Я был общительным мальчишкой в Гавани. Дружил с ребятами из своего класса, легко знакомился с ребятами во дворе.
Здесь же, на Лесном проспекте, двора рядом и «своего двора» у меня фактически и не было - дверь нашей парадной выходила на Кантемировскую улицу, совсем рядом в двух десятках метров от нее грохотал своим тяжелым транспортом Лесной проспект…. И гулять я просто перестал ходить.
Теперь я проводил все время за книгами дома.
Стал много читать. И оказалось что я гордый, но на самом деле стеснительный мальчик…
Или эта стеснительность, которой я раньше в себе не замечал - в подростковом возрасте вдруг появилась сама собой «из ниоткуда» в моем характере и внесла в мою жизнь неожиданную замкнутость.
Видимо в этот время я стал и по настоящему думать - о себе и о жизни, о том что меня окружает.
Мне захотелось и в чем-то утвердить и показать себя - в какой-то области тех же школьных знаний.
Математика и естественные науки вроде ботаники и биологии, а потом и химии у меня «не шли» и особого интереса не вызывали.
Я стал глубже изучать историю. Хотел в области истории отличиться и умом и познаниями.
Не просто зубрил «исторические факты и даты», но и размышлял над историей. И рядом был отец - он как настоящий и крупный историк-исследователь, конечно, помогал мне в этом.
Но с литературой дело обстояло у меня далеко не так прекрасно, как мне бы хотелось.
Моя стеснительность, скованность и, видимо, внутренняя неуверенность в себе сковывали и обезличивали и все мои сочинения по литературе - я писал их робко и шаблонно, никак не мог в сочинениях проявить себя. Хотя говорил и устно рассуждал о литературе прекрасно.
Это меня очень задевало. И в итоге вносило еще большую скованность и неуверенность во все мои письменные работы по литературе.
Первое по настоящему «свое» сочинение на тему истории литературы я написал только готовясь к поступлению в Университет (на исторический факультет) сразу после окончания школы.
И помню что оно было - о романе Алексея Толстого «Петр Первый».
Петра Великого создателя обожаемого мной Санкт-Петербурга, я очень любил. И то сочинение действительно удалось.
А первая удача - навсегда меня и раскрепостила… И я необычайно легко писал впоследствии все, что мне приходилось писать.
Отец мой хотя и сам очень хотел вырваться из нашей малогабаритной квартиры с низкими потолками в Гавани, в которой ему было душно и где «давили» психологически сами эти низкие потолки, на Лесном в «доме специалистов» очень страдал от нескончаемого шума и грохота транспорта.

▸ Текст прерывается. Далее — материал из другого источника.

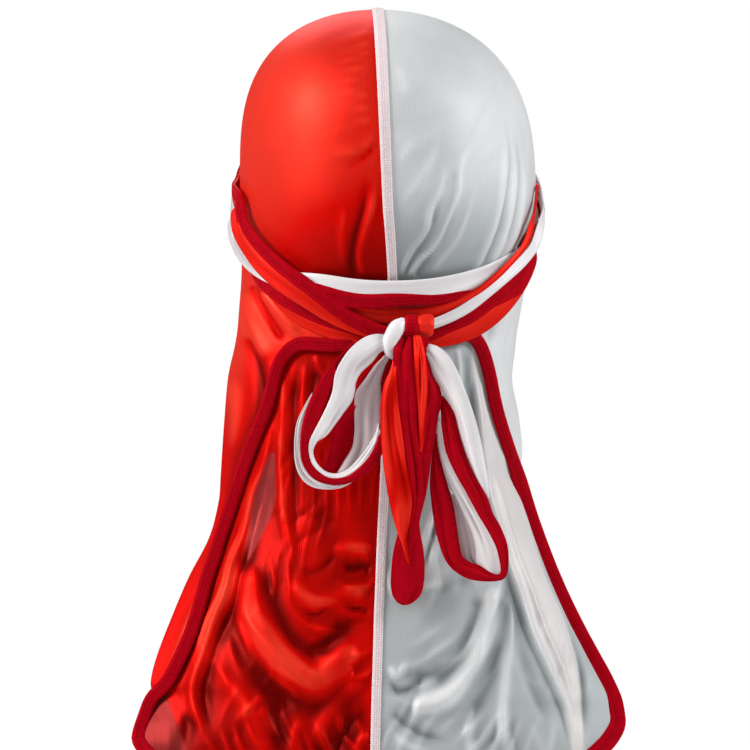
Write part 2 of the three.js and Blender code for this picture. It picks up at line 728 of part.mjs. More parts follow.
const RED = 0xd8150c;
const WHITE = 0xe6eaec;
const CRIMSON = 0x9c0a22;

const wrap = new THREE.Group();
wrap.name = "head_wrap";

function add(name, geometry, color, roughness) {
  const mesh = new THREE.Mesh(geometry, new THREE.MeshStandardMaterial({ color, roughness }));
  mesh.name = name;
  wrap.add(mesh);
}

add("panel_red", panel(-1, denser(EDGE_LEFT, 1)), RED, 0.4);
add("panel_white", panel(1, denser(EDGE_RIGHT, 2)), WHITE, 0.4);
add("center_seam", centreSeam(), WHITE, 0.8);
add("front_binding", frontTape(), CRIMSON, 0.8);
add("tail_binding_left", tailTape(-1, EDGE_LEFT, FOLD_ENDS.left), CRIMSON, 0.8);
add("tail_binding_right", tailTape(1, EDGE_RIGHT, FOLD_ENDS.right), CRIMSON, 0.8);
add("strap_red", strap(STRAP_RED), RED, 0.4);
add("strap_white", strap(STRAP_WHITE), WHITE, 0.4);
add("knot_white", pebble([3, -89.8, -175], [11, 9, 21], 18), WHITE, 0.4);
add("knot_red", pebble([17, -89, -168], [16, 9, 12], 0), RED, 0.4);
add("bow_loop_left", ribbon(LOOP_LEFT), WHITE, 0.4);
add("bow_tail_middle", ribbon(TAIL_MIDDLE), RED, 0.4);
add("bow_loop_right", ribbon(LOOP_RIGHT), WHITE, 0.4);

export default wrap;
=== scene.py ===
import math
import bmesh
import bpy
import numpy as np
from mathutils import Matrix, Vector


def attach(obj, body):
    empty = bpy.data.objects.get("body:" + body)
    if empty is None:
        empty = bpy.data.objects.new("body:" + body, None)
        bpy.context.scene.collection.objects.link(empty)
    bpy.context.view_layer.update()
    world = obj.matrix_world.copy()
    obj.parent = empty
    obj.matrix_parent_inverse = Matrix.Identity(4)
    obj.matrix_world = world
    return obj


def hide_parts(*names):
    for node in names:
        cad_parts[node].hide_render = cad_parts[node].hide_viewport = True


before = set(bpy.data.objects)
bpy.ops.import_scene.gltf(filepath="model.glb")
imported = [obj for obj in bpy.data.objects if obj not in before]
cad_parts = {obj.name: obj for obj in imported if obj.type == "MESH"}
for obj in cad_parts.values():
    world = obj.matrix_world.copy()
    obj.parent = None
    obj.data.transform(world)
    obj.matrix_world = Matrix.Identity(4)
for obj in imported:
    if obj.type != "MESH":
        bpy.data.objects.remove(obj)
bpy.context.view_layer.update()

# The two satin halves.
# Each half is one cut of shiny polyester satin, from the forehead over the crown and nape to the hem
# of the long tail, with the side of the tail folded back outward and held under the straps.
MM = 0.001
CROWN = {"half_width": 78.8, "half_length": 96.5, "middle_z": -100.0, "rise": 100.6}
ROUND = {"plan": 2.15, "side": 2.1, "top": 3.1}
FAN = {"pivot_y": 12.0, "pivot_z": -108.0, "first": 21.0, "last": 180.0}
EAR_AXIS = np.array([0, FAN["pivot_y"], FAN["pivot_z"]])
EAR_ARCH = 13.0
HEM_Z, HEM_RISE = -405.0, {-1: 20.0, 1: 27.0}
SEAM_HALF_GAP = 0.3
HANGS_FROM, HANGS_FREE = -178.0, -262.0
CLOTH_WALL = 0.7
SAMPLES = 96
ROWS = {"crown": 100, "tail": 190, "columns": 120}

# Level sections below the crown: z, left and right half width, seam x, y at seam, y at side
SECTIONS = [
    (-90, 78.8, 78.6, -1.4, -96.5, 0), (-108, 78.8, 78.6, 0, -96.5, 0), (-120, 77.5, 76.5, 1.0, -93, -1),
    (-145, 76.5, 71.5, 2.4, -84, -4), (-165, 77.5, 67.6, 2.0, -77, -9), (-180, 79.0, 65.0, 1.2, -75, -14),
    (-197, 81.8, 62.6, 0.6, -75.5, -19), (-218, 83.6, 66.6, -0.4, -77.5, -27),
    (-236, 84.8, 68.8, -1.2, -79, -32), (-249, 85.6, 67.0, -1.8, -80.5, -35),
    (-262, 86.6, 71.6, -2.4, -82, -38), (-282, 91.8, 78.4, -3.4, -85, -43),
    (-303, 102.6, 86.4, -4.2, -88.5, -49), (-324, 111.6, 96.0, -5.0, -92.5, -55),
    (-345, 119.6, 107.0, -5.6, -97, -62), (-357, 122.4, 113.6, -6.0, -99, -66),
    (-364, 121.6, 117.0, -6.2, -100.5, -68), (-371, 124.2, 118.4, -6.4, -101.5, -70),
    (-380, 128.6, 119.6, -6.6, -103, -73), (-390, 131.4, 119.4, -6.8, -104.4, -76),
    (-410, 130.0, 117.0, -6.9, -106, -80)]
SEAM_OVER_CROWN = [(0, -3), (60, -5.6), (100, -5.6), (130, -4), (155, -2), (180, 0)]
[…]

Потому и на Лесном проспекте мы прожили совсем недолго. Всего четыре года.
А потом отец все-таки добился через Академию Наук обмена нашей квартиры на Лесном проспекте на примерно равноценную ей по размерам четырехкомнатную квартиру в совсем новом академическом доме у парка Сосновка.
Вот там был рай воистину!
Рядом был не только замечательный светлый, в меру «дикий» и действительно сосновый парк с не случайным названием Сосновка.
Рядом был и большой песчаный карьер, оставшийся с прежних времен и теперь превращенный в широкий песчаный пляж и в замечательное место для купания… Рядом вообще был простор нового района выстроенного среди зелени - фактически среди леса…
Недалеко были и Озерки, район старых дореволюционных дач (правда в основном тогда уже разрушенных), и район Блока, где родилась его знаменитая «Незнакомка»…
И там у Сосновки началась моя юность…
Началась светлыми мечтами и исполненной внутреннего света жизнью, которую и сейчас мне сладко вспоминать, при всем том, что и в ней звучали иногда «грустные ноты».
Но обо всем этом я расскажу позже.
Ведь это фактически - преддверие взрослой жизни, когда детство забыто и ты пробуешь по настоящему вместе со взрослыми, но по своему, «что же такое жизнь»….
ЮНОСТЬ НА ПОКЛОННОЙ ГОРЕ
Окончание школы. Университет
Очерки моих воспоминаний. Очерк третий
В современном Петербурге есть и районы города и тем более пригороды, расположенные на возвышенностях. Это давно уже не город «на болоте» как было при Петре Великом и в ХУ111 столетии вообще.
Один из таких районов города на возвышенности - район Поклонной горы, начинающийся фактически с парка Сосновка и его округи. Где и прошла моя юность.
Я не могу сказать что юность моя была таким уж безоблачно счастливым временем для меня. Тем не менее все таки это был светлый период в моей жизни. Это безусловно.
Но рассказать о своей юности достаточно правдиво, без вымысла и в то же время не обижая людей с которыми некогда сближала жизнь и без навязчивого «зазнайства» и вольного или невольного приукрашивания своего собственного образа - совсем непросто.
Чем старше становится человек, чем больше он взрослеет тем сложнее ему писать об этом «почти взрослом» времени в своей жизни и в частности о своей юности и молодости.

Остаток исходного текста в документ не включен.